The tragedy is that this pattern is self-reinforcing. Each refusal to acknowledge the other side’s success deepens distrust and confirms the caricature.
The result is a democracy that can no longer experience joy together. A moment of peace in the Middle East becomes not a unifying event, but another test of loyalty. Even moral goods, saving lives, freeing captives, are recoded through partisan emotion.
There was a time when American leaders resisted that temptation. When Richard Nixon opened up to China, Democrats recognized its strategic value. When Jimmy Carter mediated peace between Israel and Egypt, Republicans offered credit. When Ronald Reagan forged arms agreements with Gorbachev, Democrats applauded the breakthrough. These gestures were not signs of weakness, but of civic strength. They reflected a shared moral confidence that truth and goodness could exist outside partisan lines.
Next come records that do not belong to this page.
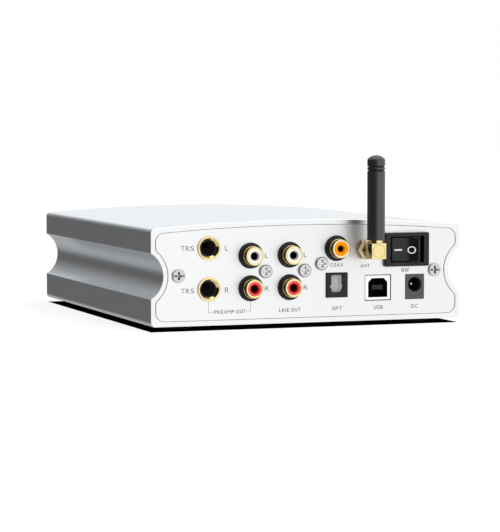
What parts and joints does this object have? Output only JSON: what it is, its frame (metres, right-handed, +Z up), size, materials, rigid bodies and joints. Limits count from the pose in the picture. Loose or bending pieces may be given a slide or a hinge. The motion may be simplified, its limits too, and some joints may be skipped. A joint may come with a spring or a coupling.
{
  "type": "desktop dac",
  "caption": "Desktop digital-to-analogue converter: domed aluminium case with scooped sides, rear audio sockets, rocker switch, screw-on antenna, front volume knob.",
  "frame": {"origin": "on the table plane under the middle of the case footprint", "axes": "+Z up, +Y towards the socket panel (rear), -Y towards the knob and display (front), +X to the right seen from the front"},
  "size_m": [0.145, 0.2034, 0.0754],
  "materials": {
    "case_silver": "bead-blasted, satin silver anodised",
    "panel_silver": "fine satin silver anodised",
    "knob_silver": "turned, satin silver anodised",
    "black_moulding": "fine moulded texture",
    "switch_black": "semi-gloss moulded",
    "inlet_grey": "fine moulded texture",
    "gold_plate": "bright gold plating",
    "contact_brass": "plain",
    "screw_steel": "nickel plated, pressed",
    "white_plastic": "moulded",
    "red_plastic": "moulded",
    "orange_plastic": "moulded",
    "shutter_grey": "moulded",
    "socket_steel": "bright plated sheet",
    "soft_black": "moulded, fine matt",
    "smoked_window": "smoked acrylic",
    "board_green": "solder mask",
    "chip_black": "moulded epoxy",
    "capacitor_sleeve": "shrunk sleeve",
    "relay_white": "moulded",
    "tinned_sheet": "tinned sheet",
    "wire_jacket": "extruded",
    "ribbon_grey": "extruded",
    "lens_clear": "clear moulding"
  },
  "bodies": {
    "chassis": {"antenna_jack": "gold_plate", "antenna_jack_nut": "gold_plate", "antenna_pigtail": "wire_jacket", "bluetooth_module": "board_green", "bluetooth_shield_can": "tinned_sheet", "case_screws": "screw_steel", "case_sleeve": "case_silver", "coax_barrel": "gold_plate", "coax_insert": "orange_plastic", "coax_rca_housing": "black_moulding", "converter_chip": "chip_black", "crystal_oscillators": "tinned_sheet", "dc_jack_contacts": "tinned_sheet", "dc_jack_housing": "inlet_grey", "display_module": "chip_black", "display_window": "smoked_window", "encoder_body": "tinned_sheet", "encoder_nut": "tinned_sheet", "encoder_switch": "black_moulding", "filter_capacitors": "capacitor_sleeve", "front_board": "board_green", "front_board_screws": "screw_steel", "front_panel": "case_silver", "internal_leads": "wire_jacket", "jack_block_screws": "screw_steel", "line_rca_housing": "black_moulding", "logic_chips": "chip_black", "main_board": "board_green", "op_amps": "chip_black", "optical_housing": "black_moulding", "optical_sensor": "lens_clear", "optical_shutter_pin": "screw_steel", "output_relays": "relay_white", "preamp_rca_housing": "black_moulding", "rca_barrels": "gold_plate", "rca_center_contacts": "contact_brass", "rca_inserts_red": "red_plastic", "rca_inserts_white": "white_plastic", "rear_panel": "panel_silver", "ribbon_cable": "ribbon_grey", "rubber_feet": "soft_black", "switch_housing": "switch_black", "switch_terminals": "contact_brass", "trs_jack_contacts": "contact_brass", "trs_jack_ferrules": "gold_plate", "trs_jack_housing": "black_moulding", "usb_contacts": "contact_brass", "usb_insulator": "black_moulding", "usb_shell": "socket_steel", "voltage_regulators": "chip_black"},
    "rocker": {"switch_rocker": "switch_black"},
    "antenna": {"antenna_elbow": "gold_plate", "antenna_element": "gold_plate", "antenna_whip": "soft_black"},
    "coupling_nut": {"antenna_coupling_nut": "gold_plate"},
    "shutter": {"optical_shutter": "shutter_grey"},
    "encoder_rotor": {"encoder_rotor": "black_moulding"},
    "knob": {"volume_knob": "knob_silver", "encoder_shaft": "tinned_sheet"}
  },
  "joints": [
    {"name": "rocker_tilt", "type": "hinge", "parent": "chassis", "child": "rocker", "pos_m": [-0.0461, 0.0831, 0.0333], "axis": [0, 0, 1], "range_deg": [0, 20]},
    {"name": "antenna_swivel", "type": "hinge", "parent": "chassis", "child": "antenna", "pos_m": [-0.0268, 0.0978, 0.0336], "axis": [0, 1, 0], "range_deg": [-130, 130]},
    {"name": "antenna_nut_spin", "type": "hinge", "parent": "chassis", "child": "coupling_nut", "pos_m": [-0.0268, 0.09, 0.0336], "axis": [0, 1, 0], "continuous": true},
    {"name": "shutter_swing", "type": "hinge", "parent": "chassis", "child": "shutter", "pos_m": [-0.01315, 0.0846, 0.0222], "axis": [-1, 0, 0], "range_deg": [0, 80]},
    {"name": "knob_turn", "type": "hinge", "parent": "chassis", "child": "encoder_rotor", "pos_m": [0.046, -0.078, 0.0247], "axis": [0, 1, 0], "continuous": true},
    {"name": "knob_push", "type": "slide", "parent": "encoder_rotor", "child": "knob", "axis": [0, 1, 0], "range_m": [0, 0.0005]}
  ]
}
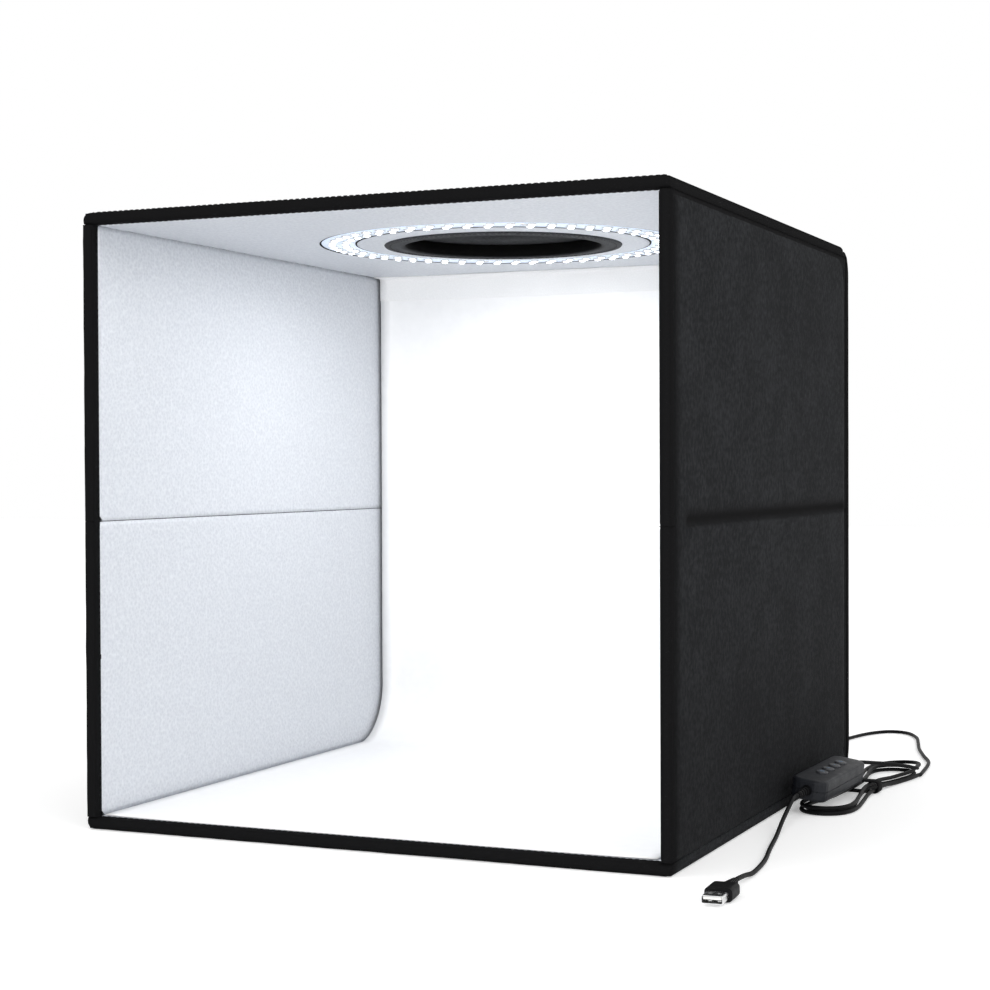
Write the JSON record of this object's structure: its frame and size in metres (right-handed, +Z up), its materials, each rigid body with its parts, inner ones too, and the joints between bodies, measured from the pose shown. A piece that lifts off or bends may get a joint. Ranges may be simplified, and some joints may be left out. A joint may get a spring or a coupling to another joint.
{
  "type": "light tent cube",
  "caption": "Folding light tent cube with an open front, ring light round a ceiling window, hanging backdrop sheet and a lead with an in-line dimmer.",
  "frame": {"origin": "centre of the box's base, on the surface that it stands on, measured without the lead", "axes": "+Z up, the open front faces -Y, the right side wall is at +X"},
  "size_m": [0.4578, 0.7112, 0.4023],
  "materials": {
    "black_cloth": "finely woven black cover cloth",
    "black_tape": "black woven edge tape",
    "fibre_board": "stiff fibre board",
    "silver_liner": "crinkled silver-white reflective cloth",
    "white_sheet": "matt white plastic sheet",
    "hanger_cloth": "pale hook-and-loop strip",
    "ring_light": "white circuit board with small lamps",
    "black_plastic": "matt moulded",
    "black_rubber": "satin soft moulding",
    "green_circuit": "circuit board",
    "button_plastic": "matt moulded buttons",
    "white_plastic": "moulded",
    "plated_steel": "bright plated sheet steel"
  },
  "bodies": {
    "base": {"base_edge_tape": "black_tape", "base_core_board": "fibre_board", "base_outer_cloth": "black_cloth", "base_liner": "silver_liner", "backdrop_sheet": "white_sheet", "lead_outlet_sleeve": "black_rubber", "lead_rear_run": "black_rubber", "lead_hank": "black_rubber", "lead_link_run": "black_rubber", "lead_front_run": "black_rubber", "hank_tie": "black_tape", "dimmer_lower_shell": "black_plastic", "dimmer_upper_shell": "black_plastic", "dimmer_circuit": "green_circuit", "dimmer_rear_sleeve": "black_rubber", "dimmer_front_sleeve": "black_rubber", "plug_body": "black_rubber", "plug_shell": "plated_steel", "plug_tongue": "white_plastic"},
    "left_lower": {"left_lower_edge_tape": "black_tape", "left_lower_core_board": "fibre_board", "left_lower_outer_cloth": "black_cloth", "left_lower_liner": "silver_liner"},
    "left_upper": {"left_upper_edge_tape": "black_tape", "left_upper_core_board": "fibre_board", "left_upper_outer_cloth": "black_cloth", "left_upper_liner": "silver_liner"},
    "right_lower": {"right_lower_edge_tape": "black_tape", "right_lower_core_board": "fibre_board", "right_lower_outer_cloth": "black_cloth", "right_lower_liner": "silver_liner"},
    "right_upper": {"right_upper_edge_tape": "black_tape", "right_upper_core_board": "fibre_board", "right_upper_outer_cloth": "black_cloth", "right_upper_liner": "silver_liner"},
    "top": {"top_edge_tape": "black_tape", "top_core_board": "fibre_board", "top_outer_cloth": "black_cloth", "top_liner": "silver_liner", "ceiling_liner_disc": "silver_liner", "window_collar": "black_cloth", "ring_light_board": "ring_light", "backdrop_hanger": "hanger_cloth", "flap_hinge_tape": "black_tape"},
    "window_flap": {"window_flap": "black_cloth", "flap_pull_tab": "black_tape"},
    "back": {"back_edge_tape": "black_tape", "back_core_board": "fibre_board", "back_outer_cloth": "black_cloth", "back_liner": "silver_liner", "left_closure_tab": "black_tape", "right_closure_tab": "black_tape"},
    "button_power": {"button_power": "button_plastic"},
    "button_brighter": {"button_brighter": "button_plastic"},
    "button_dimmer": {"button_dimmer": "button_plastic"},
    "button_colour": {"button_colour": "button_plastic"}
  },
  "joints": [
    {"name": "left_lower_fold", "type": "hinge", "parent": "base", "child": "left_lower", "pos_m": [-0.1916, 0, 0.0084], "axis": [0, 1, 0], "range_deg": [0, 88], "deforming": ["backdrop_sheet", "backdrop_hanger"]},
    {"name": "left_upper_fold", "type": "hinge", "parent": "left_lower", "child": "left_upper", "pos_m": [-0.2004, 0, 0.2], "axis": [0, 1, 0], "range_deg": [-176, 0]},
    {"name": "top_fold", "type": "hinge", "parent": "left_upper", "child": "top", "pos_m": [-0.1916, 0, 0.3916], "axis": [0, 1, 0], "range_deg": [0, 88]},
    {"name": "right_lower_fold", "type": "hinge", "parent": "base", "child": "right_lower", "pos_m": [0.1916, 0, 0.0084], "axis": [0, 1, 0], "range_deg": [-88, 0]},
    {"name": "right_upper_fold", "type": "hinge", "parent": "right_lower", "child": "right_upper", "pos_m": [0.2004, 0, 0.2], "axis": [0, 1, 0], "range_deg": [0, 176]},
    {"name": "back_open", "type": "hinge", "parent": "base", "child": "back", "pos_m": [0, 0.2139, 0], "axis": [-1, 0, 0], "range_deg": [0, 80]},
    {"name": "window_flap_open", "type": "hinge", "parent": "top", "child": "window_flap", "pos_m": [0, 0.096, 0.4023], "axis": [-1, 0, 0], "range_deg": [0, 175]},
    {"name": "button_power_press", "type": "slide", "parent": "base", "child": "button_power", "axis": [-0.137, 0.0358, -0.9899], "range_m": [0, 0.0009], "stiffness_N_per_m": 500},
    {"name": "button_brighter_press", "type": "slide", "parent": "base", "child": "button_brighter", "axis": [-0.137, 0.0358, -0.9899], "range_m": [0, 0.0009], "stiffness_N_per_m": 500},
    {"name": "button_dimmer_press", "type": "slide", "parent": "base", "child": "button_dimmer", "axis": [-0.137, 0.0358, -0.9899], "range_m": [0, 0.0009], "stiffness_N_per_m": 500},
    {"name": "button_colour_press", "type": "slide", "parent": "base", "child": "button_colour", "axis": [-0.137, 0.0358, -0.9899], "range_m": [0, 0.0009], "stiffness_N_per_m": 500}
  ],
  "couplings": [
    {"joint": "left_upper_fold", "follows": "left_lower_fold", "ratio": -2},
    {"joint": "top_fold", "follows": "left_lower_fold", "ratio": 1},
    {"joint": "right_lower_fold", "follows": "left_lower_fold", "ratio": -1},
    {"joint": "right_upper_fold", "follows": "left_lower_fold", "ratio": 2}
  ]
}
We have lost that confidence. Affective polarization has made cross-party acknowledgment feel morally dangerous. It has replaced civic humility with moral narcissism.
The solution begins with a small but radical act: honesty. A willingness to recognize good wherever it appears, and to praise virtue even when it originates in the hands of a rival. That act does not diminish one’s convictions; it dignifies them. It affirms that truth exists independently of our tribes, that moral worth is not determined by partisanship, and that peace — real, tangible, human peace — is a universal good.
The ceasefire and hostage release will face challenges, as all fragile peace deals do. But for now, lives have been spared, families reunited, and the possibility of stability renewed. That is cause for gratitude, not partisan discomfort.
Peace, like truth, does not belong to one party or president. It belongs to all who value life over politics. To say so should not require courage. But in today’s polarized America, it does.
And that, perhaps, is the clearest measure of how much work remains to be done.